## Exercise aim:
In the entries below, find the line containing "brown_entry = lead_entry - entry_offset" and the line containing "bpy.data.objects.remove(obj)". Copy those two lines and everything between them exactly, and only that.

◆ ◆ ◆ ◆

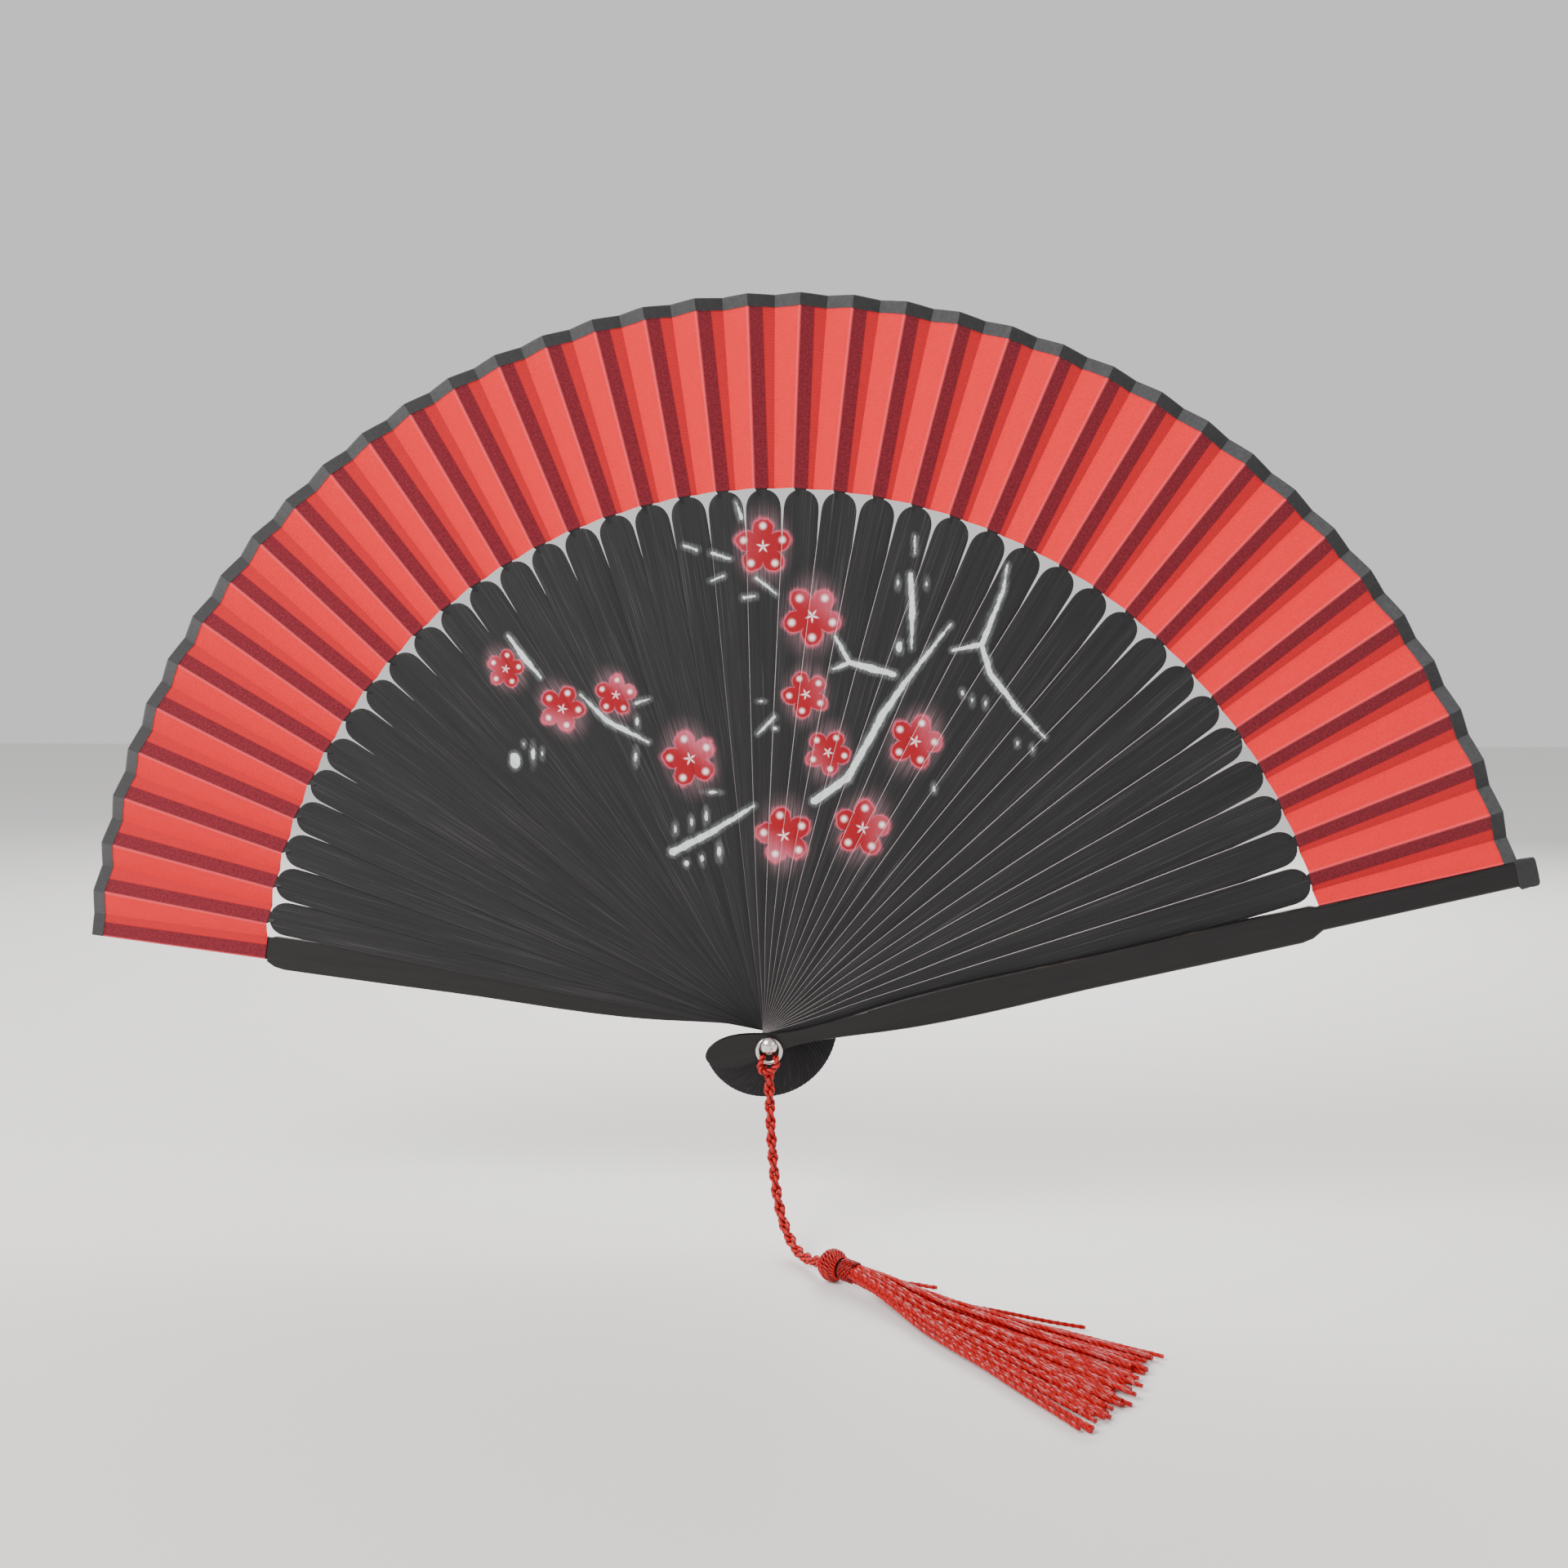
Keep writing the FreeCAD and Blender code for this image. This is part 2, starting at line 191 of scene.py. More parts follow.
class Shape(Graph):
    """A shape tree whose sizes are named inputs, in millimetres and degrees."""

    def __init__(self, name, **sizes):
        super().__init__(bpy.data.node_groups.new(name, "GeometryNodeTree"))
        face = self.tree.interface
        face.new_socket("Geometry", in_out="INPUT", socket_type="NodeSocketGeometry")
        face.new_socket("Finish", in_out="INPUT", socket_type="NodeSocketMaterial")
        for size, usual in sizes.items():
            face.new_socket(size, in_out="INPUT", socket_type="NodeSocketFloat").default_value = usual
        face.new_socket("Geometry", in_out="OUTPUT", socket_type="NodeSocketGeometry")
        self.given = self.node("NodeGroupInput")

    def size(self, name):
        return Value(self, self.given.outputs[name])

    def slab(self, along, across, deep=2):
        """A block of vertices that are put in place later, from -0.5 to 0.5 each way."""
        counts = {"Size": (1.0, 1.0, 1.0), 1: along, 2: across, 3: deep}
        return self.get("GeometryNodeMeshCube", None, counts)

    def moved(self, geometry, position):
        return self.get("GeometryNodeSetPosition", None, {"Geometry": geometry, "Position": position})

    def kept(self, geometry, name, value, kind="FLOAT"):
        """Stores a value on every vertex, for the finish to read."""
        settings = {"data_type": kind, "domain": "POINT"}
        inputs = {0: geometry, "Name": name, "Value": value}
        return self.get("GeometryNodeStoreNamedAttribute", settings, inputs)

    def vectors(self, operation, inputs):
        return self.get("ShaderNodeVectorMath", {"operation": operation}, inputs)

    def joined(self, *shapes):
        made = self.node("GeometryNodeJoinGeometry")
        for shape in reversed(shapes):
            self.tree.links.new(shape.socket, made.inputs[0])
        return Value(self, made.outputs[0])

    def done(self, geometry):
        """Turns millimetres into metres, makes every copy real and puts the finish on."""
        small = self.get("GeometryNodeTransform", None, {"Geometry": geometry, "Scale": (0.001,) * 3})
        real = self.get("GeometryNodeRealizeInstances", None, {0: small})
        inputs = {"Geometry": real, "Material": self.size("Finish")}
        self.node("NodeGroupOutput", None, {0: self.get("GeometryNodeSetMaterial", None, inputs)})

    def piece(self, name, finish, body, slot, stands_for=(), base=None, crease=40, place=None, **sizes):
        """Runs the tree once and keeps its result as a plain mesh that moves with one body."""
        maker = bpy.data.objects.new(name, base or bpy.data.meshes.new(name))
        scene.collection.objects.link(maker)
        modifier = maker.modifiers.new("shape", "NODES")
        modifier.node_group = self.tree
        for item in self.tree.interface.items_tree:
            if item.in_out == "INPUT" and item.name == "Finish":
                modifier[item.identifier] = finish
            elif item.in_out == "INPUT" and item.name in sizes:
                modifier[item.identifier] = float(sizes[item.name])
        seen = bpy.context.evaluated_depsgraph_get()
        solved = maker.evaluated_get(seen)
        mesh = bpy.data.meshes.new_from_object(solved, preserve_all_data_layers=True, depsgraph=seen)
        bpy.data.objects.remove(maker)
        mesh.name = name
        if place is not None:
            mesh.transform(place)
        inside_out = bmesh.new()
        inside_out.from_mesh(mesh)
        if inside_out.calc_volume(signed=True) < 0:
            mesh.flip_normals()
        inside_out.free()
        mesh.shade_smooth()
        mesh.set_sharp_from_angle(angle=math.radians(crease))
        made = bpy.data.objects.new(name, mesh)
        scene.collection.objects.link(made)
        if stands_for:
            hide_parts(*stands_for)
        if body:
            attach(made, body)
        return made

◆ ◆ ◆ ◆

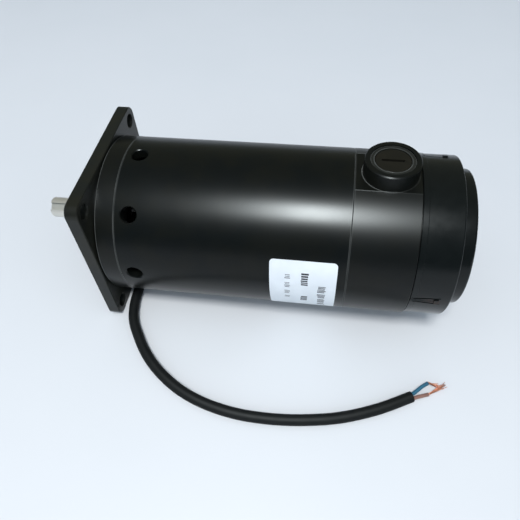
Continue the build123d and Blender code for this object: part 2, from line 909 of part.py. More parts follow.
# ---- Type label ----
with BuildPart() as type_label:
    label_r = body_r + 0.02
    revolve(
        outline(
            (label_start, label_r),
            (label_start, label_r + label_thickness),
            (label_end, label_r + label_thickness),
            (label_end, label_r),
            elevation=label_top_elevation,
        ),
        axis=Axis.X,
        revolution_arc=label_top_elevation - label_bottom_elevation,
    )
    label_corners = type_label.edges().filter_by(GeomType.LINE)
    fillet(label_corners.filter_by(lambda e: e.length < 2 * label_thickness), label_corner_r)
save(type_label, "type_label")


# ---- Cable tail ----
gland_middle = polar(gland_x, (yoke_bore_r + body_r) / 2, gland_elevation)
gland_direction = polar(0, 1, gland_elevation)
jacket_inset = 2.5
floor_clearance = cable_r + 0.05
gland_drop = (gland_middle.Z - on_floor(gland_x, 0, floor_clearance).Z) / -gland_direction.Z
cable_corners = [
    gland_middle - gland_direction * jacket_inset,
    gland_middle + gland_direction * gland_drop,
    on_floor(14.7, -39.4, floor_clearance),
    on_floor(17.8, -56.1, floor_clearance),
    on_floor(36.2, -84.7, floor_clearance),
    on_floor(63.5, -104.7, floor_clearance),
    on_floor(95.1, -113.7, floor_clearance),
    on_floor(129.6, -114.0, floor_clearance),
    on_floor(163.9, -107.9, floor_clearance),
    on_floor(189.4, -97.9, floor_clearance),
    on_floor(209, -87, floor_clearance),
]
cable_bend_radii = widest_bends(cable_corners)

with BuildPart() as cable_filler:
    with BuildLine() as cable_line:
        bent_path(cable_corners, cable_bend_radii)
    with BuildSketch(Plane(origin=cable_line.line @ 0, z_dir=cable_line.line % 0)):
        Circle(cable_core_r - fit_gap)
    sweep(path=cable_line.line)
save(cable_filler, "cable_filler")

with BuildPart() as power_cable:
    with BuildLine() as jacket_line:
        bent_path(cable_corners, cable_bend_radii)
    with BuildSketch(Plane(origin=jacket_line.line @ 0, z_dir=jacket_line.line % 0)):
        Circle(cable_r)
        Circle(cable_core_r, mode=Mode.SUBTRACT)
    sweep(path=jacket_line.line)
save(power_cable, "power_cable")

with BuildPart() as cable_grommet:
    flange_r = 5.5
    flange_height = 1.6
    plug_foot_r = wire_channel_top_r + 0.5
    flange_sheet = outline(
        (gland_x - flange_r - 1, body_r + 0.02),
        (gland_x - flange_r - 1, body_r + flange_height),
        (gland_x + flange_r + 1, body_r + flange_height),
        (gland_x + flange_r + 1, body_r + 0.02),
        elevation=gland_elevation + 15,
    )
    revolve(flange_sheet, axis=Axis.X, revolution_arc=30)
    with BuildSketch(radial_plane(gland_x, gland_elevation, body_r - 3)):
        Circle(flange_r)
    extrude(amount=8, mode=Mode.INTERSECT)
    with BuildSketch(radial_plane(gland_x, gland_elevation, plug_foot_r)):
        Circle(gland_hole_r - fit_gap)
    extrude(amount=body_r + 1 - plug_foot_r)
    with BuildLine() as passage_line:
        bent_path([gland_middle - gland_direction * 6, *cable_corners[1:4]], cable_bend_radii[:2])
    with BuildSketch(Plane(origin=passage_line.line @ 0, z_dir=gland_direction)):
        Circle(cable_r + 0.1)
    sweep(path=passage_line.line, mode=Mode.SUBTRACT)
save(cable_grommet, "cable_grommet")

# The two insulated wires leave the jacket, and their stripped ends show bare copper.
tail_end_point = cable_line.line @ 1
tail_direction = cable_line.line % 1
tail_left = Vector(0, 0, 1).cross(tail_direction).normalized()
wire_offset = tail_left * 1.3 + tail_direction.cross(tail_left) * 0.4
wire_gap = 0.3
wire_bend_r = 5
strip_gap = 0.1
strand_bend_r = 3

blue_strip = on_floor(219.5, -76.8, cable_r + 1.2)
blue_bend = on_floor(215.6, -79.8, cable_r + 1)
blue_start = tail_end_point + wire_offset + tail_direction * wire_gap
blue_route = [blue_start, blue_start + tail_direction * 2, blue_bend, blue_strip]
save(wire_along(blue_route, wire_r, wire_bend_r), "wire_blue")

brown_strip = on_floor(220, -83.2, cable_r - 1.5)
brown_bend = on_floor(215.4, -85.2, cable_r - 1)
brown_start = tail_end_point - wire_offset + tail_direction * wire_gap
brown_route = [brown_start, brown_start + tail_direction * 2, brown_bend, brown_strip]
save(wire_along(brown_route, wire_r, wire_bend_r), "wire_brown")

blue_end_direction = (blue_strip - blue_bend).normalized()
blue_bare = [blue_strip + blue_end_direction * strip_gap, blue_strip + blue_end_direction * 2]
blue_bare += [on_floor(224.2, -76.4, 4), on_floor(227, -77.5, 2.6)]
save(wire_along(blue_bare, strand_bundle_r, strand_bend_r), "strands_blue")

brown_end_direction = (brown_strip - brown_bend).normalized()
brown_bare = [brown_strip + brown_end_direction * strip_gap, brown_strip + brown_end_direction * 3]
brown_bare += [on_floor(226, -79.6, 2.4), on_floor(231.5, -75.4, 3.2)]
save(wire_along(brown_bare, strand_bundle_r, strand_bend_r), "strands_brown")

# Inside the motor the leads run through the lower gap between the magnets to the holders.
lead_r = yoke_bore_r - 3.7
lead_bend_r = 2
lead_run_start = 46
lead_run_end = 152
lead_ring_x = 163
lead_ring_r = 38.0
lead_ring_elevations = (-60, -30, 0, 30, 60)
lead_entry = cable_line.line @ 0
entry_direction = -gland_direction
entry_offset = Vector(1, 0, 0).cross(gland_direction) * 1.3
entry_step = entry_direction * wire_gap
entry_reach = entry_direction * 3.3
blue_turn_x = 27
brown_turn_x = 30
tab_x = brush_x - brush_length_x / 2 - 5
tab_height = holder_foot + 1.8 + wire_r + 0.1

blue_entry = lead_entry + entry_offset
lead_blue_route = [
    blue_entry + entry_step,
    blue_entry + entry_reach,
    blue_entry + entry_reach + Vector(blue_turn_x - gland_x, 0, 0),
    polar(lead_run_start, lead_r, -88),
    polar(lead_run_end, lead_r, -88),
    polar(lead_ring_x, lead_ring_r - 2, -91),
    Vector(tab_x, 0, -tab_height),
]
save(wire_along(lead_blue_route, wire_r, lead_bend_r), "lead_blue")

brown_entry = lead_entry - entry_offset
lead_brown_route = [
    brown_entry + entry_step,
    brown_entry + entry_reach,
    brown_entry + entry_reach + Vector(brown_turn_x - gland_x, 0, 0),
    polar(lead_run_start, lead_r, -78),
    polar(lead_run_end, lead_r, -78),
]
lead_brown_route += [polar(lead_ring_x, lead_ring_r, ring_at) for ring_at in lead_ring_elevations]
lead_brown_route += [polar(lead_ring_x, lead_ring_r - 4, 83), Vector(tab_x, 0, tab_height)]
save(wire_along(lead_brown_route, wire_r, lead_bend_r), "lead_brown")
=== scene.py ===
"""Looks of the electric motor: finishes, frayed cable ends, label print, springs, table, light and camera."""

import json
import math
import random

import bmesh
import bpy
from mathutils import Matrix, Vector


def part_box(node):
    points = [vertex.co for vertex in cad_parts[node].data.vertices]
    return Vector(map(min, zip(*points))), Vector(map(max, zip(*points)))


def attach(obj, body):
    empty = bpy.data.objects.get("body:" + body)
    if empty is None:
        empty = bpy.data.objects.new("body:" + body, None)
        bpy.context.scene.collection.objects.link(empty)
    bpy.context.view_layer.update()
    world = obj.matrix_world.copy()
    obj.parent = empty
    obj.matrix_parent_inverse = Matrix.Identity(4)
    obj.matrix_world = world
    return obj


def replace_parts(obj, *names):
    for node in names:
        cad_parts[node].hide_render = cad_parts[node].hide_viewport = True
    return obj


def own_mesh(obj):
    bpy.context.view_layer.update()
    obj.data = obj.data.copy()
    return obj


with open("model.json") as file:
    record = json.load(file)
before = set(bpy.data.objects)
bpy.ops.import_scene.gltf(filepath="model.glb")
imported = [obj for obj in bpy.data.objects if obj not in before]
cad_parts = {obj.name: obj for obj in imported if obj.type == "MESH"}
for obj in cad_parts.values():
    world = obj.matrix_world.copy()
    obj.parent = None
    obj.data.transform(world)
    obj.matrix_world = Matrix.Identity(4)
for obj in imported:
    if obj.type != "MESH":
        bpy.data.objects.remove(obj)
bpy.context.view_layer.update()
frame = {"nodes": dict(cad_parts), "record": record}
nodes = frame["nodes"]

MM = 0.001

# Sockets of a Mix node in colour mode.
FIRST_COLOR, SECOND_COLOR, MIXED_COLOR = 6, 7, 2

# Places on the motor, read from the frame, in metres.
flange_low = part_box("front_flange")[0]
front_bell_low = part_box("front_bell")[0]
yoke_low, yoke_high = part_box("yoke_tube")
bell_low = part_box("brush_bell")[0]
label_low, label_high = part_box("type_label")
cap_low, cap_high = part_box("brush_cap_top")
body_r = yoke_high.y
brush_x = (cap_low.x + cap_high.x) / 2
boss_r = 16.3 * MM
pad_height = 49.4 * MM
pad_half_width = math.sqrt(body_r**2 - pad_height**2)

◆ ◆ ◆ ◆

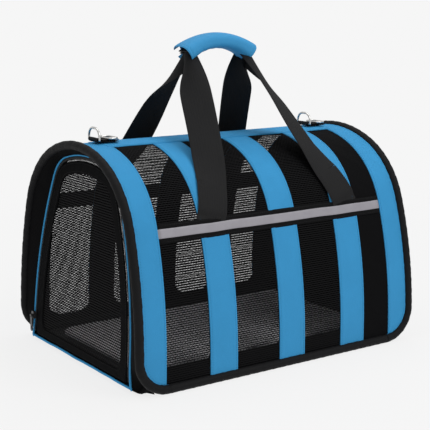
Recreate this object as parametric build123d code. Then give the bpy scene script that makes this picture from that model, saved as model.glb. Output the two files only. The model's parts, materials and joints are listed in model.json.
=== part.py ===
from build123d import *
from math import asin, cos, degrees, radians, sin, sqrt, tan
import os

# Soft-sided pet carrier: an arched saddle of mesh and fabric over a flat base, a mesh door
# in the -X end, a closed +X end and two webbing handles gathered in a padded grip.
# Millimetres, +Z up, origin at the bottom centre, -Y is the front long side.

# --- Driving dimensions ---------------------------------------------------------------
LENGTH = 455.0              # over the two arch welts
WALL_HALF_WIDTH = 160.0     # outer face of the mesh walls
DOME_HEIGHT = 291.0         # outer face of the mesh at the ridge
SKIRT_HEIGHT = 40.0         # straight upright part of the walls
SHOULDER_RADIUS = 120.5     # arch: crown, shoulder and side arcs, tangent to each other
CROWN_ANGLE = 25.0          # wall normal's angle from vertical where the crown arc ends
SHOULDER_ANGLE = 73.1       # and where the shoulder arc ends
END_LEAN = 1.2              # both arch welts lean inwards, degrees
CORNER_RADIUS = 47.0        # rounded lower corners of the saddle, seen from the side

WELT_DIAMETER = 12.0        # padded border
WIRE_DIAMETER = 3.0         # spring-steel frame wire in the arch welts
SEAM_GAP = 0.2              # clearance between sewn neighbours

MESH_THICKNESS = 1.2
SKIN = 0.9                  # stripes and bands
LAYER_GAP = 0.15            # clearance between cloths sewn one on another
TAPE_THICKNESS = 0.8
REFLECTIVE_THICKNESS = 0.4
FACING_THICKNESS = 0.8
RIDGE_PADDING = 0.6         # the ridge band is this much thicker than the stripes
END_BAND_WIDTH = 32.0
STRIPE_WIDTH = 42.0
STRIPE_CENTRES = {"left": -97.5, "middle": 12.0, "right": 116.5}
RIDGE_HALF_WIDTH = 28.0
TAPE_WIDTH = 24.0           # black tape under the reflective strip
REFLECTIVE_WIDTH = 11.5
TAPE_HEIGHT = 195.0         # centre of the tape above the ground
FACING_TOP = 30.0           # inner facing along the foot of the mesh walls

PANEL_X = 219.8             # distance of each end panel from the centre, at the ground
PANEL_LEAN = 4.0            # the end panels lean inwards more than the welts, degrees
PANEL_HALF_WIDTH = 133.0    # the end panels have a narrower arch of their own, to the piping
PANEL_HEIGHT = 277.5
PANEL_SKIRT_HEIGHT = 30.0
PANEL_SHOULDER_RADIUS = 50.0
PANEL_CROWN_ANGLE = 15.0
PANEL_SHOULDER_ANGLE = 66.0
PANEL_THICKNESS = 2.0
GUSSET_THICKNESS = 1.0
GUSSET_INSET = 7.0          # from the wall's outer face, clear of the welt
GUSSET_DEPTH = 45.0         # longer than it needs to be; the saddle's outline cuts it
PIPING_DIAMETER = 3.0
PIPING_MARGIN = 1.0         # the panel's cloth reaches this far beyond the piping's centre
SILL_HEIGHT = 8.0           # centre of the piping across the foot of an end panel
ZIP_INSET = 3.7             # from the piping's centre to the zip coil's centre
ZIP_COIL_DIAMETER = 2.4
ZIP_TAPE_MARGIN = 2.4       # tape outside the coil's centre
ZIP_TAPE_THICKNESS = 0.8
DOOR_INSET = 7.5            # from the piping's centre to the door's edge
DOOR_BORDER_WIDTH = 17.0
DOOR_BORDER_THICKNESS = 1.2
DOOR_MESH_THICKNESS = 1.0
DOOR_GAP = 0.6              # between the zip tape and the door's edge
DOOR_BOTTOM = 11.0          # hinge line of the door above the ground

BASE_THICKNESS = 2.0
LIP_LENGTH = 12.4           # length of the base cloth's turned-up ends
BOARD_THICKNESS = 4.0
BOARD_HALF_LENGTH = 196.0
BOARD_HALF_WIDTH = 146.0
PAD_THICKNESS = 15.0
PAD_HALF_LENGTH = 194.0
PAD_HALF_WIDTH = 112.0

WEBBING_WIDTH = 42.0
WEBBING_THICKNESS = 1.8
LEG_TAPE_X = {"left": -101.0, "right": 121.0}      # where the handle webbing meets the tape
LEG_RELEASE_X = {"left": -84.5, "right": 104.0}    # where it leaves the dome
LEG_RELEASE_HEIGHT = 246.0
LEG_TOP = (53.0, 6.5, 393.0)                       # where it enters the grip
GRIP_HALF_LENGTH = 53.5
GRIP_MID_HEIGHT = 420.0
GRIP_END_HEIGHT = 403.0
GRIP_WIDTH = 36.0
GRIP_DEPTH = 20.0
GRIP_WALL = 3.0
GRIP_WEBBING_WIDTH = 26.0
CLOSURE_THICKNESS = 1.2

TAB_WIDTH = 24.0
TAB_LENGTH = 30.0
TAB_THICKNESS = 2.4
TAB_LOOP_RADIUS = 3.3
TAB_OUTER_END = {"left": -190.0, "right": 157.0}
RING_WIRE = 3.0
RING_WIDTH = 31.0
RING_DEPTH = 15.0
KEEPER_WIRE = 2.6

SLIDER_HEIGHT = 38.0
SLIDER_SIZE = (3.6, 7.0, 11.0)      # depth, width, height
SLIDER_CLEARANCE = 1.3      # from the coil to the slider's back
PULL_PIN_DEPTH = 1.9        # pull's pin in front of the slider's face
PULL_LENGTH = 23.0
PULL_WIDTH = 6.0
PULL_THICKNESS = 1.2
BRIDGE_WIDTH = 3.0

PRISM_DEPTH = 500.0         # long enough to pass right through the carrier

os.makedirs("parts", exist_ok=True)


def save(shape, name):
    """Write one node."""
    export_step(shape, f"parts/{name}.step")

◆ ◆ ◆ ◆

## Result of the exercise:
brown_entry = lead_entry - entry_offset
lead_brown_route = [
    brown_entry + entry_step,
    brown_entry + entry_reach,
    brown_entry + entry_reach + Vector(brown_turn_x - gland_x, 0, 0),
    polar(lead_run_start, lead_r, -78),
    polar(lead_run_end, lead_r, -78),
]
lead_brown_route += [polar(lead_ring_x, lead_ring_r, ring_at) for ring_at in lead_ring_elevations]
lead_brown_route += [polar(lead_ring_x, lead_ring_r - 4, 83), Vector(tab_x, 0, tab_height)]
save(wire_along(lead_brown_route, wire_r, lead_bend_r), "lead_brown")
=== scene.py ===
"""Looks of the electric motor: finishes, frayed cable ends, label print, springs, table, light and camera."""

import json
import math
import random

import bmesh
import bpy
from mathutils import Matrix, Vector


def part_box(node):
    points = [vertex.co for vertex in cad_parts[node].data.vertices]
    return Vector(map(min, zip(*points))), Vector(map(max, zip(*points)))


def attach(obj, body):
    empty = bpy.data.objects.get("body:" + body)
    if empty is None:
        empty = bpy.data.objects.new("body:" + body, None)
        bpy.context.scene.collection.objects.link(empty)
    bpy.context.view_layer.update()
    world = obj.matrix_world.copy()
    obj.parent = empty
    obj.matrix_parent_inverse = Matrix.Identity(4)
    obj.matrix_world = world
    return obj


def replace_parts(obj, *names):
    for node in names:
        cad_parts[node].hide_render = cad_parts[node].hide_viewport = True
    return obj


def own_mesh(obj):
    bpy.context.view_layer.update()
    obj.data = obj.data.copy()
    return obj


with open("model.json") as file:
    record = json.load(file)
before = set(bpy.data.objects)
bpy.ops.import_scene.gltf(filepath="model.glb")
imported = [obj for obj in bpy.data.objects if obj not in before]
cad_parts = {obj.name: obj for obj in imported if obj.type == "MESH"}
for obj in cad_parts.values():
    world = obj.matrix_world.copy()
    obj.parent = None
    obj.data.transform(world)
    obj.matrix_world = Matrix.Identity(4)
for obj in imported:
    if obj.type != "MESH":
        bpy.data.objects.remove(obj)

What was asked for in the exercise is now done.